Input material:
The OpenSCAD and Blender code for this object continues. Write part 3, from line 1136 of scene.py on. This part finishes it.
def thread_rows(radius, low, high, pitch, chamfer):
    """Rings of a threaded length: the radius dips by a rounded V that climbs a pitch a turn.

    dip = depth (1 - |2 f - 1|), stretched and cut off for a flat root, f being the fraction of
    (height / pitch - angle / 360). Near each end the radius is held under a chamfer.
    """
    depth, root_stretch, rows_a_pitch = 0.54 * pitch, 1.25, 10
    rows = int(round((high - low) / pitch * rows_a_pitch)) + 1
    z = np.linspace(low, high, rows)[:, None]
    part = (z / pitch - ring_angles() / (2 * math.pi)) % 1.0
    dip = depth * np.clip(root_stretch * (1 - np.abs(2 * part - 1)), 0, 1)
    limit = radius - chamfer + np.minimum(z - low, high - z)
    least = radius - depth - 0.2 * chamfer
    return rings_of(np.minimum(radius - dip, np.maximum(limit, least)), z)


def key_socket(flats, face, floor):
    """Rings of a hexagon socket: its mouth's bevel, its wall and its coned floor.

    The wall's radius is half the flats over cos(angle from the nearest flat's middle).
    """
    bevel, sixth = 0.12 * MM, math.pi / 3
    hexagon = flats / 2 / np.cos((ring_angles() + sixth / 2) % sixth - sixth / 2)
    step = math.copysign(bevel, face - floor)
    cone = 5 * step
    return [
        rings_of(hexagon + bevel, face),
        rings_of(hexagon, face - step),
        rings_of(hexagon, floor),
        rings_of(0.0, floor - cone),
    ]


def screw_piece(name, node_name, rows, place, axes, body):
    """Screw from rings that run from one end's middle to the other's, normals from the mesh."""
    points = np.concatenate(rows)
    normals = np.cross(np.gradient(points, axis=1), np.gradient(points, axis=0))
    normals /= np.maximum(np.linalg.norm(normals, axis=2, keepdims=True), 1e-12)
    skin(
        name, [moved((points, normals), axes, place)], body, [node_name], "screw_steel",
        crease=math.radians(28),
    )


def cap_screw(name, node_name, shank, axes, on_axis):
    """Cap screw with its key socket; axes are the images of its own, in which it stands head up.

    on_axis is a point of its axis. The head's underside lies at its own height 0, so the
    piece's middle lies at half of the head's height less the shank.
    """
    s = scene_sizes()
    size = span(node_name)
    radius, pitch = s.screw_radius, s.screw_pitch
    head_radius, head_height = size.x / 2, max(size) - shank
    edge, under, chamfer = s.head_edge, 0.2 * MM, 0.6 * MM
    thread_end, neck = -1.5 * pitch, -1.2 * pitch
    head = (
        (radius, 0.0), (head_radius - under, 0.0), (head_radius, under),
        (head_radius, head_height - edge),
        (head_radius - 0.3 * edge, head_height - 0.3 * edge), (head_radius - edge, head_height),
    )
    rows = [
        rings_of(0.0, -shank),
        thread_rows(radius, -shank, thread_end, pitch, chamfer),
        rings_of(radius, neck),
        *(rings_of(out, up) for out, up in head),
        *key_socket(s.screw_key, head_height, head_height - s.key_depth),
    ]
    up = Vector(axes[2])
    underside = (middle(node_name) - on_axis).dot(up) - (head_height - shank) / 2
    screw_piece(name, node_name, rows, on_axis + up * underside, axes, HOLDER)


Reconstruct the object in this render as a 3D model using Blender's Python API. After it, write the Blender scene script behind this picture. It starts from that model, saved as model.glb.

What to produce: Copy all the lines, exactly.

Result below:
The OpenSCAD and Blender code for this object continues. Write part 3, from line 1136 of scene.py on. This part finishes it.
def thread_rows(radius, low, high, pitch, chamfer):
    """Rings of a threaded length: the radius dips by a rounded V that climbs a pitch a turn.

    dip = depth (1 - |2 f - 1|), stretched and cut off for a flat root, f being the fraction of
    (height / pitch - angle / 360). Near each end the radius is held under a chamfer.
    """
    depth, root_stretch, rows_a_pitch = 0.54 * pitch, 1.25, 10
    rows = int(round((high - low) / pitch * rows_a_pitch)) + 1
    z = np.linspace(low, high, rows)[:, None]
    part = (z / pitch - ring_angles() / (2 * math.pi)) % 1.0
    dip = depth * np.clip(root_stretch * (1 - np.abs(2 * part - 1)), 0, 1)
    limit = radius - chamfer + np.minimum(z - low, high - z)
    least = radius - depth - 0.2 * chamfer
    return rings_of(np.minimum(radius - dip, np.maximum(limit, least)), z)


def key_socket(flats, face, floor):
    """Rings of a hexagon socket: its mouth's bevel, its wall and its coned floor.

    The wall's radius is half the flats over cos(angle from the nearest flat's middle).
    """
    bevel, sixth = 0.12 * MM, math.pi / 3
    hexagon = flats / 2 / np.cos((ring_angles() + sixth / 2) % sixth - sixth / 2)
    step = math.copysign(bevel, face - floor)
    cone = 5 * step
    return [
        rings_of(hexagon + bevel, face),
        rings_of(hexagon, face - step),
        rings_of(hexagon, floor),
        rings_of(0.0, floor - cone),
    ]


def screw_piece(name, node_name, rows, place, axes, body):
    """Screw from rings that run from one end's middle to the other's, normals from the mesh."""
    points = np.concatenate(rows)
    normals = np.cross(np.gradient(points, axis=1), np.gradient(points, axis=0))
    normals /= np.maximum(np.linalg.norm(normals, axis=2, keepdims=True), 1e-12)
    skin(
        name, [moved((points, normals), axes, place)], body, [node_name], "screw_steel",
        crease=math.radians(28),
    )


def cap_screw(name, node_name, shank, axes, on_axis):
    """Cap screw with its key socket; axes are the images of its own, in which it stands head up.

    on_axis is a point of its axis. The head's underside lies at its own height 0, so the
    piece's middle lies at half of the head's height less the shank.
    """
    s = scene_sizes()
    size = span(node_name)
    radius, pitch = s.screw_radius, s.screw_pitch
    head_radius, head_height = size.x / 2, max(size) - shank
    edge, under, chamfer = s.head_edge, 0.2 * MM, 0.6 * MM
    thread_end, neck = -1.5 * pitch, -1.2 * pitch
    head = (
        (radius, 0.0), (head_radius - under, 0.0), (head_radius, under),
        (head_radius, head_height - edge),
        (head_radius - 0.3 * edge, head_height - 0.3 * edge), (head_radius - edge, head_height),
    )
    rows = [
        rings_of(0.0, -shank),
        thread_rows(radius, -shank, thread_end, pitch, chamfer),
        rings_of(radius, neck),
        *(rings_of(out, up) for out, up in head),
        *key_socket(s.screw_key, head_height, head_height - s.key_depth),
    ]
    up = Vector(axes[2])
    underside = (middle(node_name) - on_axis).dot(up) - (head_height - shank) / 2
    screw_piece(name, node_name, rows, on_axis + up * underside, axes, HOLDER)


Reconstruct the object in this render as a 3D model using Blender's Python API. After it, write the Blender scene script behind this picture. It starts from that model, saved as model.glb.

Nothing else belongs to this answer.